┏━━
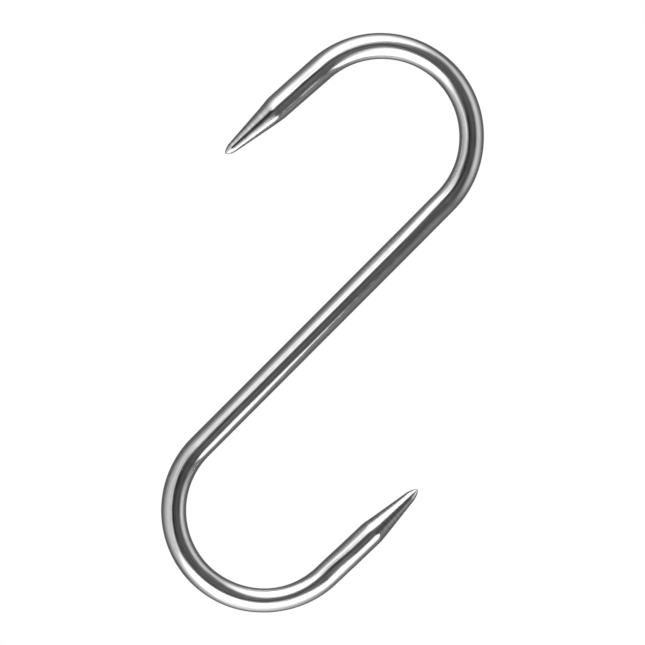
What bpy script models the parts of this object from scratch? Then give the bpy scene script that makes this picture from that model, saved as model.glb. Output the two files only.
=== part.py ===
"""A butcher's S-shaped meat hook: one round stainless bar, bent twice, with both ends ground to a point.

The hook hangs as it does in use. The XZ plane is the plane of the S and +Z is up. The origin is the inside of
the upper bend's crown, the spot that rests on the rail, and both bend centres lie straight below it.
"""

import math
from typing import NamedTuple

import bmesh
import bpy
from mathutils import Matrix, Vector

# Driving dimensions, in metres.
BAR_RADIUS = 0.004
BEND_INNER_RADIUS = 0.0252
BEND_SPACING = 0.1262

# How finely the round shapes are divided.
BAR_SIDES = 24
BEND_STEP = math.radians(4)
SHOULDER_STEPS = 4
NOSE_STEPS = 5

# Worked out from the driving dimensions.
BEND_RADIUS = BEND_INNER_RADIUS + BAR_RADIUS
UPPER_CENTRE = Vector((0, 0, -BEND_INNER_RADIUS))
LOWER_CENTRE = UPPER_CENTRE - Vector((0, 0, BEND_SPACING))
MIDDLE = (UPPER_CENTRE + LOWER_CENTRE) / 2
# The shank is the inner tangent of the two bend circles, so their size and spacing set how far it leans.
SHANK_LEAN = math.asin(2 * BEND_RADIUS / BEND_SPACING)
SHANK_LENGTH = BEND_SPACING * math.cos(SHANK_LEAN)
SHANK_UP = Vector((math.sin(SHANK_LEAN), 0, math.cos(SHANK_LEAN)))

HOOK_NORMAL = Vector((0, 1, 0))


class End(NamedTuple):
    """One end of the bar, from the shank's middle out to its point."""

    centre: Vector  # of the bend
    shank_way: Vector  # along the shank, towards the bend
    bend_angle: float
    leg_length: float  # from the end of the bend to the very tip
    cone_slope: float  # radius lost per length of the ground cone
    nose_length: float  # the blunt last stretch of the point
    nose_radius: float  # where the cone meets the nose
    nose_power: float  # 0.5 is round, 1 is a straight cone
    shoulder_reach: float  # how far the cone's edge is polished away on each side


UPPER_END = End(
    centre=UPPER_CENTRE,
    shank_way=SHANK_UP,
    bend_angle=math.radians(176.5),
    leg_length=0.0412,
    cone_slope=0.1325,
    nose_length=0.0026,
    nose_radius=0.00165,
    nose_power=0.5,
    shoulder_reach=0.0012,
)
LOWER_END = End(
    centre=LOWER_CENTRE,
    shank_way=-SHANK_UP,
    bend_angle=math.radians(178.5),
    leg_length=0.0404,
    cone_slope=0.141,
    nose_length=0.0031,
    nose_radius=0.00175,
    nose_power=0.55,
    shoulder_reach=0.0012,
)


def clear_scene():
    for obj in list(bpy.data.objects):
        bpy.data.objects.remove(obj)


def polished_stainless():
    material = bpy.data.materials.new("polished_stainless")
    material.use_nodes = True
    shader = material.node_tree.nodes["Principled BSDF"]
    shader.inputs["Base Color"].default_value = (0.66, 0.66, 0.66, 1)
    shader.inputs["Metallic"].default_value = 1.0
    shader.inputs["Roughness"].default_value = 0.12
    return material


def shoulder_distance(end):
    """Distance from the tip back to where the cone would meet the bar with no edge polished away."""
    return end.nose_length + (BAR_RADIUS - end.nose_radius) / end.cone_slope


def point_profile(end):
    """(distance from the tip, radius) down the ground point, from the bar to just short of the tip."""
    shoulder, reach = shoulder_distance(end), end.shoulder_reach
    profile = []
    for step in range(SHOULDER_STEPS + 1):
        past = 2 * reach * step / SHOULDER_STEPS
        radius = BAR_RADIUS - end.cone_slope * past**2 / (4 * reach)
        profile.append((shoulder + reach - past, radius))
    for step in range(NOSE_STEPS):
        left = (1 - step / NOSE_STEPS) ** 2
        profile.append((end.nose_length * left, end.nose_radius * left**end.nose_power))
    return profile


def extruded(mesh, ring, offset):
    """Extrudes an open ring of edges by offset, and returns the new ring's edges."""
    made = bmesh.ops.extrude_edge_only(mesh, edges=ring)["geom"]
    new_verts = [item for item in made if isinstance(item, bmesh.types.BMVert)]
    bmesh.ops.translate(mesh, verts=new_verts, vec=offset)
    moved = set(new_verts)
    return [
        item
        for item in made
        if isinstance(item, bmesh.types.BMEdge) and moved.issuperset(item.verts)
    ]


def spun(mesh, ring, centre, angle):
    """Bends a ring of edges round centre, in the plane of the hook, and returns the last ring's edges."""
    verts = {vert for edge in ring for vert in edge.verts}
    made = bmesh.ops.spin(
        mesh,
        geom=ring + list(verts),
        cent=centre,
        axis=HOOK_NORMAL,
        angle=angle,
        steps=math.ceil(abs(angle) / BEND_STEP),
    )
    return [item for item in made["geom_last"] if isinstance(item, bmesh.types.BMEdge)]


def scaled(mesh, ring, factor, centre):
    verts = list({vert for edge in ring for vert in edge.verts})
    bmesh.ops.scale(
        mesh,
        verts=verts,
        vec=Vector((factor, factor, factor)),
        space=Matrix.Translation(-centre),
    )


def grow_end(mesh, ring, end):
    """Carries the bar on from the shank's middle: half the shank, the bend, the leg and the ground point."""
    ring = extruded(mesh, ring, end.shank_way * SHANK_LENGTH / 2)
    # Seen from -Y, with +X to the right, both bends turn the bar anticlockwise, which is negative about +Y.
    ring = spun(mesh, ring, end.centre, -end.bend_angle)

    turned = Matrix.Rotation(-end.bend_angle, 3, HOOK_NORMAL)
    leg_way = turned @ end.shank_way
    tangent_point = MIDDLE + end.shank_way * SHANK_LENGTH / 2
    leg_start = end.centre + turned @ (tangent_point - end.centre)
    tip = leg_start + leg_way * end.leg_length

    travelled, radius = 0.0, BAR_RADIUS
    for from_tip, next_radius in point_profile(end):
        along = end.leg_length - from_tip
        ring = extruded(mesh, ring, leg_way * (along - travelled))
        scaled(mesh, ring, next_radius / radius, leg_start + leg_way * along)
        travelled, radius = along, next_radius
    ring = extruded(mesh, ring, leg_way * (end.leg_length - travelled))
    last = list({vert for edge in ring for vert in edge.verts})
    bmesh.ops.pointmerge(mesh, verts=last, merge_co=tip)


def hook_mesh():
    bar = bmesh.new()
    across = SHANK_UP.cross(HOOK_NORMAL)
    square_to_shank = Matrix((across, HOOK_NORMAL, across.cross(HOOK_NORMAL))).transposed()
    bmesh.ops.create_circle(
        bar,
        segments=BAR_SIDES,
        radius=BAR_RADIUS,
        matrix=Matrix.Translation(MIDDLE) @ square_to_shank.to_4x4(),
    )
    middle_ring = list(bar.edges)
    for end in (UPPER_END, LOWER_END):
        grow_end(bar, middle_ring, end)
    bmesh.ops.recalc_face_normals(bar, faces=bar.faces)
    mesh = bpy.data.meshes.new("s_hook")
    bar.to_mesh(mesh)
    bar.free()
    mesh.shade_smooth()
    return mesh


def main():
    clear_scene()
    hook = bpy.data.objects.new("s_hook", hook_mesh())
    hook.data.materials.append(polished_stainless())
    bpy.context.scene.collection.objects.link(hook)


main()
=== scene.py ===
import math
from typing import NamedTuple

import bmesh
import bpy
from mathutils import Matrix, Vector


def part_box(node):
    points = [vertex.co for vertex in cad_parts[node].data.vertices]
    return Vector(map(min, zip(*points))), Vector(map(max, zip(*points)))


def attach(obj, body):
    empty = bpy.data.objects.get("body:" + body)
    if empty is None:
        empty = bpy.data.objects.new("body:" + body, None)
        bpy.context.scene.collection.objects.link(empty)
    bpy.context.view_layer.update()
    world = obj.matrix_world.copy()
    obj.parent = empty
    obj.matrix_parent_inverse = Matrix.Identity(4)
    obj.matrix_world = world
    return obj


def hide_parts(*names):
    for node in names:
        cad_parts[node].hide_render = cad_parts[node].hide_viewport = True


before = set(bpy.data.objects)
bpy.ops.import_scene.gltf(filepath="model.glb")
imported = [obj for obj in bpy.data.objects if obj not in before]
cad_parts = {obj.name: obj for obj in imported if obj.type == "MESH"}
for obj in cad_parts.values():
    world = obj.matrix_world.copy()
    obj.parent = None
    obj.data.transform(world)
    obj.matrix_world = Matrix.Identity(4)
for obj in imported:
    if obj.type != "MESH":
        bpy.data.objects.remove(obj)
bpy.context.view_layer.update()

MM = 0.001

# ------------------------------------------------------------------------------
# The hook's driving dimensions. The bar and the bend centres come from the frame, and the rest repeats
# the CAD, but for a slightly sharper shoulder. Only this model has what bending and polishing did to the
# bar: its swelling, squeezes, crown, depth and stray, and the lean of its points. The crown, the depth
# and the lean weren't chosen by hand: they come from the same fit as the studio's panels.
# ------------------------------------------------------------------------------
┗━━
* _Objective_:
Nothing but the lines from the one with "bar.to_mesh(mesh)" to the one with "if empty is" should be echoed, both of them included, exactly as written.

* _Answer to the task_:
    bar.to_mesh(mesh)
    bar.free()
    mesh.shade_smooth()
    return mesh


def main():
    clear_scene()
    hook = bpy.data.objects.new("s_hook", hook_mesh())
    hook.data.materials.append(polished_stainless())
    bpy.context.scene.collection.objects.link(hook)


main()
=== scene.py ===
import math
from typing import NamedTuple

import bmesh
import bpy
from mathutils import Matrix, Vector


def part_box(node):
    points = [vertex.co for vertex in cad_parts[node].data.vertices]
    return Vector(map(min, zip(*points))), Vector(map(max, zip(*points)))


def attach(obj, body):
    empty = bpy.data.objects.get("body:" + body)
    if empty is None:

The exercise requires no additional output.